2. SQL database: store object raw data
This solution should normally take advantage of
each layer for specific purposes:
- Walk MAPI store tree and search
entries (LDB)
- Offline searches on content and large
DATA blob storage (SQL)
I'll certainly push the database model (ldb +
sql) on the Wiki.
2b. Namespace for LDB records
* MAPI EntryID uniqueness
This is the *only* parameter Microsoft
guarantees to be unique. As discussed on the
Wiki and referenced on Microsoft website, unique
doesn't mean permanent. We can anyway rely on
PR_SOURCE_KEY (22 bytes SBinary struct) which
first 16 bytes are the MAPI store GUID and last
6 bytes the unique object UID. We should
normally be able next to build PR_ENTRYID from
message and container's folder PR_SOURCE_KEY.
2c. Checksum algorithm rather than custom property
Since MAPI IDs (PR_ENTRYID or PR_SOURCE_KEY) are not
permanent all along the object lifetime, we can't trust
them while doing updates. One of the solution used in
some other Exchange backup tools seems to add a custom
property (backup tool object UUID) and store it on
Exchange server. We'll rather use a checksum algorithm
on specific properties which garantee message
uniqueness. This data will only be stored on the client
side. The algorithm and properties involved in the
process still need to be defined, but openchangemapidump
draft once pushed on SVN should provide an environment
to test possible implementations.
2c. Snapshot backup
openchangemapidump should first provide a snapshot
backup of the Exchange mailbox store at a given point in
time. The issue with large mailbox is how can we prevent
from modifications to occur in a folder already backuped
during the process? A possible solution which needs to
be investigated would be to use notifications: monitor
changes at folder level, update database if changed
occurred.
3. Limitations and Possible ways to fix them
============================================
3a. Backup speed process needs improvements
For the moment, the backup process is really slow,
mostly due to other priority at this stage. I'm anyway
confident we can improve fastness.
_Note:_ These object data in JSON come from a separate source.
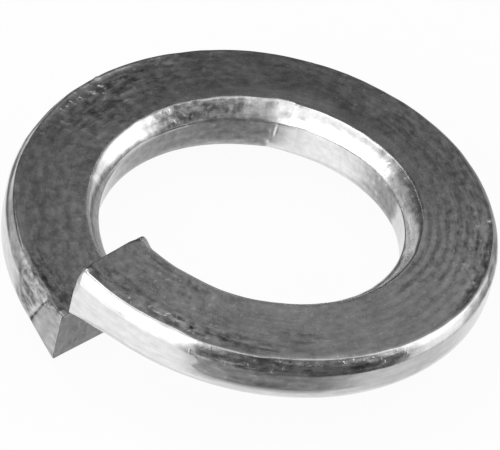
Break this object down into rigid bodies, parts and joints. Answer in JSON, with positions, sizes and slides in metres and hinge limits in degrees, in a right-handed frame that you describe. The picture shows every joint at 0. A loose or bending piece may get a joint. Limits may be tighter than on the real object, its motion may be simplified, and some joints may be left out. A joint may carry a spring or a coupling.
{
  "type": "spring lock washer",
  "caption": "Split ring coiled left-handed from steel strip, with square-cut ends set apart in height and bevelled upper edges; it presses back under a tightened nut or bolt head.",
  "frame": {"origin": "on the bore axis, level with the washer's lowest point", "axes": "+Z along the bore axis, from the lower cut end up to the upper one; the cut faces -Y"},
  "size_m": [0.0204, 0.0204, 0.0055],
  "materials": {
    "plated_spring_steel": "bright zinc plate over rolled spring steel, with dull flats, burnished bevels and walls, and sheared ends"
  },
  "bodies": {
    "root": {"spring_washer": "plated_spring_steel"}
  },
  "joints": []
}
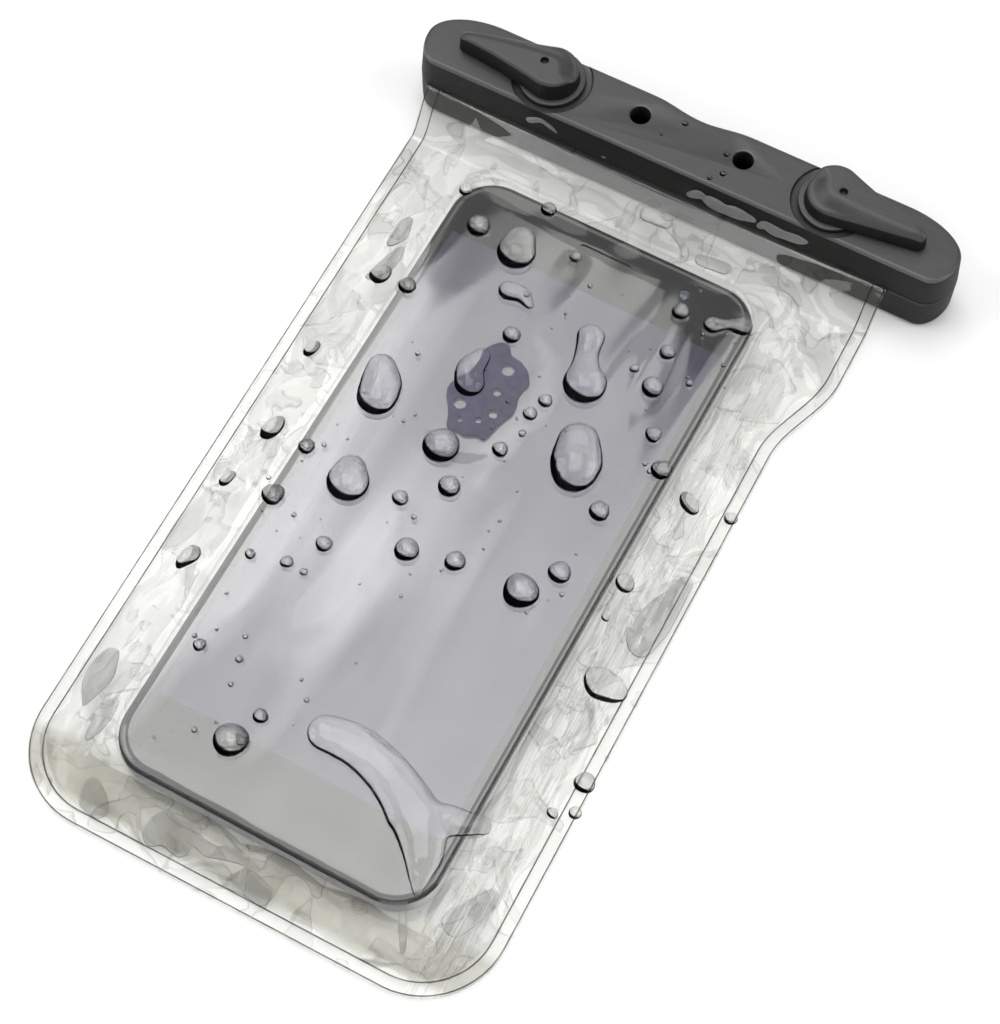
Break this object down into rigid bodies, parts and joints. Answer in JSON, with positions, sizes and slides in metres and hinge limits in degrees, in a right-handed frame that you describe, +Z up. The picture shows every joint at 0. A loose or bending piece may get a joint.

Considerations below
need to be tested but these are maybe ways we can
explore:
- Rather than using GetPropsAll, we can maybe use
GetPropList, filter properties to the smallest set we
need to restore object or perform checksum operations
correctly + GetProps. Idea: 2 calls with smallest
content rather than a single one with content we don't
need.
- We can delay large DATA blobs fetch to the latest part
of the process (large content + attachment):
1. Create the object-level hierarchy
2. Filter items from ldb database and access
them using their PR_ENTRYID.
This method provides an easy way to track how much of
the process is completed (computing PR_MESSAGE_SIZE for
example) + possibly add a callback.
3b. Reliable update process:
This really needs to be discussed:
- We can split the backup process in 3 stages:
1. Check for each container whether the
number of items (PR_CONTENT_COUNT) or
the total size have changed.
2. Check if objects are still accessible
through their PR_ENTRYID.
3. Update/Modify if necessary.
While some may say it is fuzzing, I think this approach
may be improved until some point where we can consider
it reliable.
4. What the code currently does?
================================
So far, I've written a very basic sample implementation:
- It recursively browses the mailbox; starting at Top
Information Store and recursively entering subfolders (some kind
of hacked openchangeclient -m) until it access items.
- The code creates and populates a LDB database, providing
LDAP-like hierarchy, and dump each containers and items with all
their properties within the database (even content
PR_RTF_COMPRESSED etc. but no attachments)
- Finally the current code provides trivial database update
(only new items but no checksum calculation).
Before I push the code on the SVN, I need:
- clean-up the code and fix numerous memory leaks
- Add storage support for multi-valued properties and
generates a LDIF schema file to handle isSingleValued.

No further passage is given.